É preciso desconstruir urgentemente a falácia em torno dos nossos presos. Eles têm cor. São majoritariamente negros. E tudo isso – a raça e a privação de liberdade – não faz deles pessoas sem direitos. Eles perderam o direito à liberdade, mas continuam tendo o direito a ter direitos. Como qualquer brasileiro. Falar em direitos humanos não é defender que “cidadãos de bem” tenham direitos e criminosos não os tenham e possam ser submetidos a violências e outros atos. Falar em direitos humanos é compreender que direitos humanos são direitos de todos. Todos MESMO, inclusive pessoas em situação de vulnerabilidade e de ressocialização, como é o caso de quem está no sistema penitenciário.
Assim sendo, da mesma forma que você, Xuxa, tem o direito de escolher se quer ser cobaia ou não em testes medicamentosos e vacinais, os presos também têm. O livre arbítrio deles tem o mesmíssimo valor que o seu e o de qualquer brasileiro. Defender que eles sejam sumariamente submetidos a esse tipo de procedimento é desumanizar seres humanos cujos inúmeros direitos já foram violados pelo Estado, inclusive direitos básicos que podem tê-lo levado a praticar algum ato indicado no ordenamento jurídico atual como ilícito.
Leia mais. Informe-se. Passada a onda de Covid, disponha-se a conhecer a realidade dessas pessoas dentro das penitenciárias e fora, com as famílias. Ninguém escolhe ter a liberdade restrita. Mas pode escolher morar na ignorância e perpetuar estereótipos horrorosos sobre realidades que não conhece. E, ao fazê-lo, só empurra centenas de milhares de pessoas para um buraco ainda maior do que elas já foram colocadas.

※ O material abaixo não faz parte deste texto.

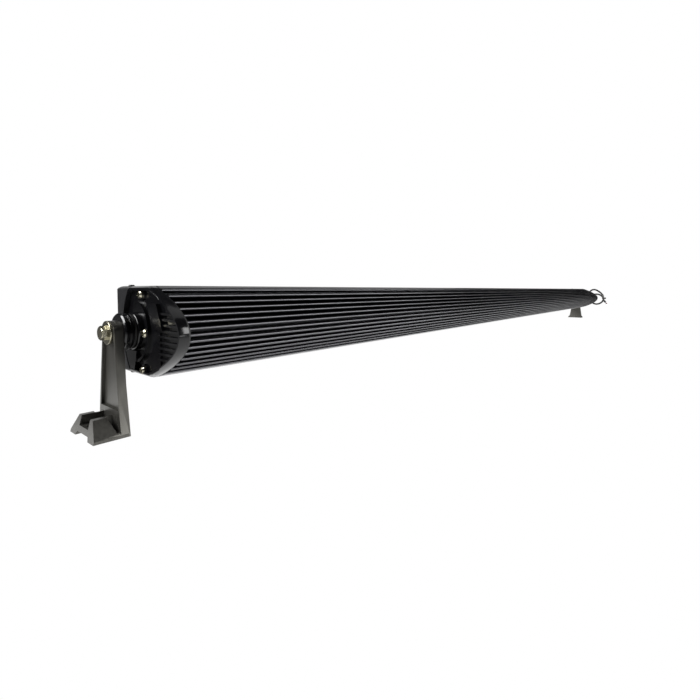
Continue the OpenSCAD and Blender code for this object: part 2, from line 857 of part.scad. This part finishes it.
module pivot_bolt() {
    rod_x(head_x - bolt_len, head_x, bolt_d / 2, bolt_d / 2);
    intersection() {
        hex_x(head_x, head_x + head_t, bolt_af);
        union() {
            rod_x(head_x, head_x + head_t - 0.7, bolt_af, bolt_af);
            rod_x(head_x + head_t - 0.7, head_x + head_t, bolt_af * 0.62, bolt_af * 0.5);
        }
    }
}

module right_pivot_bolt() {
    color([0.8, 0.78, 0.7]) at_pivot(1) pivot_bolt();
}

module left_pivot_bolt() {
    color([0.8, 0.78, 0.7]) at_pivot(-1) pivot_bolt();
}

module flat_washer() {
    difference() {
        rod_x(washer_x, washer_x + washer_t, washer_d / 2, washer_d / 2);
        rod_x(washer_x - 1, washer_x + washer_t + 1, bolt_d / 2 + 0.15, bolt_d / 2 + 0.15);
    }
}

module right_flat_washer() {
    color([0.75, 0.74, 0.7]) at_pivot(1) flat_washer();
}

module left_flat_washer() {
    color([0.75, 0.74, 0.7]) at_pivot(-1) flat_washer();
}

// ---------- brackets ----------

// Rounded top of a leg, wider than a half circle would be
function top_curve(half_w, height, steps = 16) = [
    for (i = [0:steps])
        let (turn = 180 * i / steps)
            [half_w * sign(cos(turn)) * pow(abs(cos(turn)), 0.8), height * pow(sin(turn), 0.8)]
];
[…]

Comunicólogo e mestre em Antropologia, é especialista em Jornalismo Político e Escrita Literária e tem MBA em Comunicação e Marketing em Mídias Digitais. Foi repórter e editor dos jornais O Estado e O POVO, correspondente do portal Terra e colaborador do El País Brasil. Atua hoje como assessor de comunicação. Venceu o Prêmio Gandhi de Comunicação, o Prêmio MPCE de Jornalismo e o Prêmio Maria Neusa de Jornalismo, todos com reportagens sobre a população negra. No Ceará Criolo, é repórter e editor-geral de conteúdo. Escritor, foi finalista do Prêmio Jabuti de Literatura 2020.
5 comentários
Meu Deus,
Abolicionismo penal? No Brasil se prende é pouco. São mais de 60 mil homicídios por ano e menos de 6% são solucionados. Se a polícia trabalhasse e a justiça cumprisse sua obrigação não estaríamos com esses índices de criminalidade. E ainda vem escrever esse monte de asneiras.
Asneira é comentar algo sem conhecer o tema. Procure ler a respeito antes de vir a um portal antirracista vomitar ódio.
O problema de vocês é esse. Ninguém pode ter opinião contrária que é ódio. Abraços e boa sorte na sua caminhada.
E o problema de vocês é achar que nós temos a obrigação de aceitar nossos pensamentos sendo chamados de asneiras. Aprenda a se colocar e a argumentar que terá o tratamento adequado. Boa sorte.